• Data excerpt:
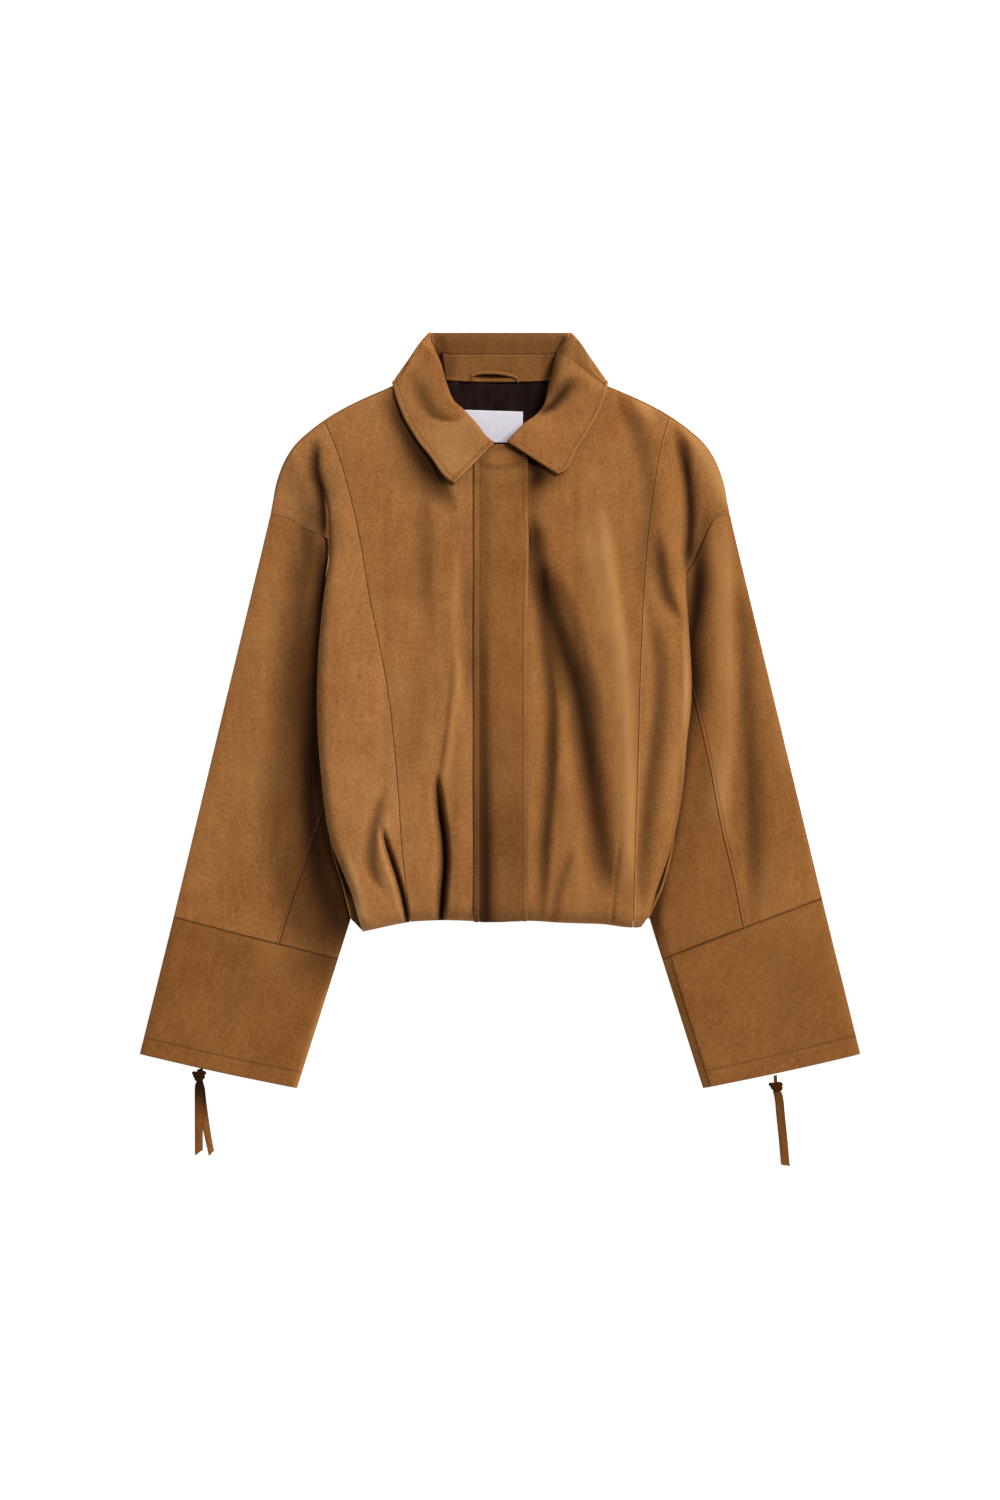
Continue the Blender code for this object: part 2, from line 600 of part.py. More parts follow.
def make_stand(material):
    """The stand: a band inside the back of the neck, from the neck seam up to the collar's seam."""

    def surface(u, v):
        x = STAND_HALF * (2 * u - 1)
        foot = STAND_FOOT + 4.5 * np.abs(2 * u - 1) ** 3
        low = np.stack([0.93 * x, foot, 0 * x + STAND_FOOT_Z], axis=-1)
        high = np.stack([x, BACK_SEAM_Y - SEAM - 0.1 + 0 * x, 0 * x + COLLAR_TOP], axis=-1)
        return low + (high - low) * v[..., None]

    def loop(u, v):
        """The hanging loop, an arch of narrow strip that stands a little off the stand."""
        y = STAND_FOOT + 1.9 + LOOP_RISE * np.sin(np.pi * u) ** 0.6 + LOOP_WIDTH * (v - 0.5)
        lean = (y - STAND_FOOT) / (BACK_SEAM_Y - STAND_FOOT) * (COLLAR_TOP - STAND_FOOT_Z)
        z = STAND_FOOT_Z + lean + 0.5 + SUEDE + 2.5 * np.sin(np.pi * u)
        return np.stack([LOOP_START + LOOP_LENGTH * u, y, z], axis=-1)

    sheet("collar_stand", surface, 12, 2, STAND_WALL, material)
    sheet("hang_loop", loop, 14, 1, SUEDE, material)


# Laces, as (across, up, height) of the middle of each, from the cuff to the free end
LACE_WIDTH = 8.0
KNOTS = {"right": (-301.0, -366.5), "left": (275.5, -377.5)}
LACES = {
    "tie_right_neck": ((-298.5, -359.5, 3.0), (-299.5, -361.0, 2.6), (-300.0, -362.2, 2.6)),
    "tie_right_long": ((-300.5, -372.0, 2.6), (-300.5, -400, 1.8), (-301.0, -425, 1.8), (-301.0, -444, 1.8)),
    "tie_right_short": ((-299.5, -372.0, 5.2), (-296.5, -400, 4.0), (-292.5, -425, 3.8), (-289.5, -443, 3.7)),
    "tie_left_neck": ((275.0, -365.5, 3.0), (275.2, -369.0, 2.6), (275.4, -372.6, 2.6)),
    "tie_left_long": ((276.0, -383.5, 2.6), (279, -405, 1.8), (282, -430, 1.8), (284.5, -456, 1.8)),
}


def make_ties(material):
    """Flat suede laces out of the cuffs, each with one knot, and free ends on the surface."""
    for name, route in LACES.items():
        course = line(route)

        def surface(u, v, course=course):
            place = course(1 - v)
            return place + np.stack([LACE_WIDTH * (u - 0.5), 0 * u, 0 * u], axis=-1)

        rows = 3 if name.endswith("neck") else 12
        sheet(name, surface, 2, rows, LACE, material)
    for word, (x, y) in KNOTS.items():
        bm = bmesh.new()
        bmesh.ops.create_uvsphere(bm, u_segments=12, v_segments=8, radius=0.5)
        for vert in bm.verts:
            a, b, c = vert.co
            vert.co = [c_ * MM for c_ in (x + 13 * a, y + 8 * b + 0.8 * a, 3.4 + 6 * c)]
        piece("tie_%s_knot" % word, bm, 0, material)


for old in list(bpy.data.objects):
    bpy.data.objects.remove(old, do_unlink=True)
collection = bpy.data.collections.new("Suede jacket")
bpy.context.scene.collection.children.link(collection)

body = suede("suede", (158, 106, 59))
dark = suede("suede_dark", (138, 90, 52))
make_back(body)
make_lining(suede("lining", (40, 26, 24), 0.5), suede("label", (235, 232, 240), 0.6))
make_fronts(body)
make_placket(dark)
make_sleeves(body)
make_collar(body)
make_stand(dark)
make_ties(dark)
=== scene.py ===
"""A cropped suede jacket laid flat, front up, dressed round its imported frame.

X runs across the jacket, Y up it and Z away from the table. Lengths are in millimetres until a
mesh is written. Sides are the wearer's, so the right side lies at -X.
"""

from collections import namedtuple

import bpy
import numpy as np
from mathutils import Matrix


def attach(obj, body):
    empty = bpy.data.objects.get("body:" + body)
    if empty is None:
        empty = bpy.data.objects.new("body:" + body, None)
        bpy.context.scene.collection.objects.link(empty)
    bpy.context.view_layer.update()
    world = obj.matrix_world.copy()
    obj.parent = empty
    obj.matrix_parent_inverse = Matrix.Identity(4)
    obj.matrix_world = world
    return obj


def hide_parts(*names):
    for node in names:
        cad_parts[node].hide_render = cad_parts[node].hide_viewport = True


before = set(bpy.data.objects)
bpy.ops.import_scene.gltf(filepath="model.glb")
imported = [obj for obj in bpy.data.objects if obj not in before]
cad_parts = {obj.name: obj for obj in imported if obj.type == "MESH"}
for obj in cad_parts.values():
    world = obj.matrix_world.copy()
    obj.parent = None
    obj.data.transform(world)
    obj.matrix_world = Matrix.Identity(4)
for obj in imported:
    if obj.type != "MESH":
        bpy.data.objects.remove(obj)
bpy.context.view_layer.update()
MM = 0.001

# ---------------------------------------------------------------- table, lights and camera
# The jacket lies on a white table that is lit from below, as for a cut-out, and is seen from
# straight above through a long lens. One soft key light stands past its upper right corner.
VIEW_LENGTH = 1.5                 # metres of table from top to bottom of the view
VIEW_CENTRE = (-0.0001, -0.0401)
LENS, SENSOR = 100.0, 36.0
KEY_TURN = (0.0, 44.0, 40.0)      # degrees: how far the key leans from overhead, and towards where
KEY_STRENGTH, KEY_SOFTNESS = 3.5, 20.0
KEY_TINT = (1.0, 0.97, 0.93)
AMBIENT, AMBIENT_TINT = 0.32, (1.0, 0.99, 0.975, 1)
TABLE_SIZE, TABLE_DROP = 14.0, 0.0004
TABLE_GREY, TABLE_DULLNESS, TABLE_GLOW = (0.45, 0.45, 0.45, 1), 0.9, 0.92

scene = bpy.context.scene
scene.view_settings.view_transform = "Standard"
world = bpy.data.worlds.new("studio")
scene.world = world
world.use_nodes = True
sky = world.node_tree.nodes["Background"]
sky.inputs["Color"].default_value = AMBIENT_TINT
sky.inputs["Strength"].default_value = AMBIENT

camera = bpy.data.objects.new("camera", bpy.data.cameras.new("camera"))
camera.data.lens, camera.data.sensor_width = LENS, SENSOR
camera.location = (*VIEW_CENTRE, VIEW_LENGTH * LENS / SENSOR)
scene.collection.objects.link(camera)
scene.camera = camera

bpy.ops.object.select_all(action="DESELECT")
bpy.ops.object.light_add(type="SUN", rotation=np.radians(KEY_TURN))
key = bpy.context.object
key.data.energy, key.data.angle = KEY_STRENGTH, np.radians(KEY_SOFTNESS)
key.data.color = KEY_TINT

bpy.ops.mesh.primitive_plane_add(size=TABLE_SIZE, location=(0, 0, -TABLE_DROP))
table = bpy.context.object
table.name = "table"
glow = bpy.data.materials.new("lit_table")
glow.use_nodes = True
shader = glow.node_tree.nodes["Principled BSDF"]
shader.inputs["Base Color"].default_value = TABLE_GREY
shader.inputs["Roughness"].default_value = TABLE_DULLNESS
shader.inputs["Specular IOR Level"].default_value = 0.0
shader.inputs["Emission Color"].default_value = (1, 1, 1, 1)
shader.inputs["Emission Strength"].default_value = TABLE_GLOW
table.data.materials.append(glow)


# ---------------------------------------------------------------- laces
# Flat suede laces, 8 mm wide and cut on a slant, come out of the cuffs. Each is tied in an
# overhand knot just outside the mouth. The right one has two tails, the left one has one.
def smooth(rows):
    """A smooth curve through rows of (place, value, ...), as a function of the place."""
    table_ = np.array(sorted(rows, key=lambda row: row[0]), float)
    place, values = table_[:, 0], table_[:, 1:]
    slopes = np.gradient(values, place, axis=0) if len(place) > 2 else None

    def at(where):
        where = np.clip(np.asarray(where, float), place[0], place[-1])
        k = np.clip(np.searchsorted(place, where, side="right") - 1, 0, len(place) - 2)
        step = place[k + 1] - place[k]
        t = ((where - place[k]) / step)[..., None]
        low, high = values[k], values[k + 1]
        if slopes is None:
            found = low + (high - low) * t
        else:
            rise, fall = slopes[k] * step[..., None], slopes[k + 1] * step[..., None]
            found = (
                low * (2 * t**3 - 3 * t**2 + 1) + rise * (t**3 - 2 * t**2 + t)
                + high * (3 * t**2 - 2 * t**3) + fall * (t**3 - t**2)
            )
        return found[..., 0] if found.shape[-1] == 1 else found

    return at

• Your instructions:
Only the lines from the one bearing "(158, 106, 59))" through the one bearing "from mathutils import Matrix" should be repeated, exactly as given.

• Task response:
body = suede("suede", (158, 106, 59))
dark = suede("suede_dark", (138, 90, 52))
make_back(body)
make_lining(suede("lining", (40, 26, 24), 0.5), suede("label", (235, 232, 240), 0.6))
make_fronts(body)
make_placket(dark)
make_sleeves(body)
make_collar(body)
make_stand(dark)
make_ties(dark)
=== scene.py ===
"""A cropped suede jacket laid flat, front up, dressed round its imported frame.

X runs across the jacket, Y up it and Z away from the table. Lengths are in millimetres until a
mesh is written. Sides are the wearer's, so the right side lies at -X.
"""

from collections import namedtuple

import bpy
import numpy as np
from mathutils import Matrix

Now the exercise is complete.